The data must be returned in full and exactly as given.

__Data__:
** BEGIN **
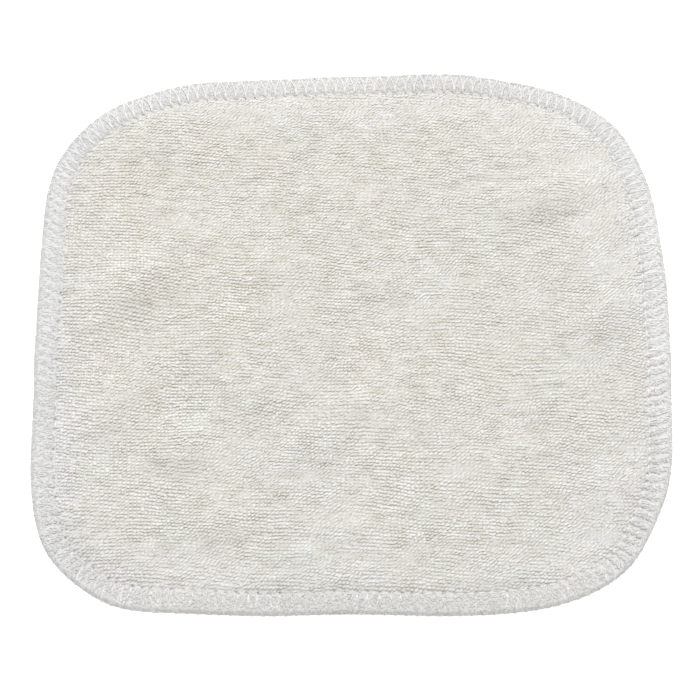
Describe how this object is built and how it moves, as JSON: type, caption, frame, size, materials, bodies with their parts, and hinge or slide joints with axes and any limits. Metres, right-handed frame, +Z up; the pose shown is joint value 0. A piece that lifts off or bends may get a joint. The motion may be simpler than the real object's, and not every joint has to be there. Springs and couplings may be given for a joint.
{
  "type": "baby terry cloth square",
  "caption": "Small off-white looped terry cloth wipe, near-square with broad round corners and an overlocked edge, lying flat.",
  "frame": {"origin": "middle of the cloth's box in plan, on the surface that it lies on", "axes": "+Z up out of the pile, +X along the longer sides to the viewer's right, +Y towards the back edge"},
  "size_m": [0.1696, 0.1562, 0.0041],
  "materials": {
    "terry_pile": "matt off-white looped cotton terry with fine rows of loops",
    "overlock_thread": "fine white spun polyester sewing thread"
  },
  "bodies": {
    "root": {"terry_cloth": "terry_pile"}
  },
  "joints": []
}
** END **
__Result of the exercise__:
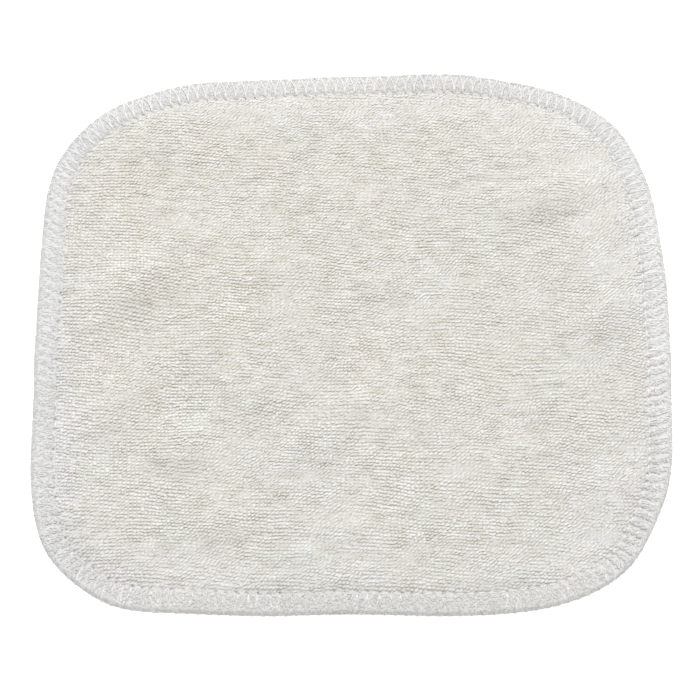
Describe how this object is built and how it moves, as JSON: type, caption, frame, size, materials, bodies with their parts, and hinge or slide joints with axes and any limits. Metres, right-handed frame, +Z up; the pose shown is joint value 0. A piece that lifts off or bends may get a joint. The motion may be simpler than the real object's, and not every joint has to be there. Springs and couplings may be given for a joint.
{
  "type": "baby terry cloth square",
  "caption": "Small off-white looped terry cloth wipe, near-square with broad round corners and an overlocked edge, lying flat.",
  "frame": {"origin": "middle of the cloth's box in plan, on the surface that it lies on", "axes": "+Z up out of the pile, +X along the longer sides to the viewer's right, +Y towards the back edge"},
  "size_m": [0.1696, 0.1562, 0.0041],
  "materials": {
    "terry_pile": "matt off-white looped cotton terry with fine rows of loops",
    "overlock_thread": "fine white spun polyester sewing thread"
  },
  "bodies": {
    "root": {"terry_cloth": "terry_pile"}
  },
  "joints": []
}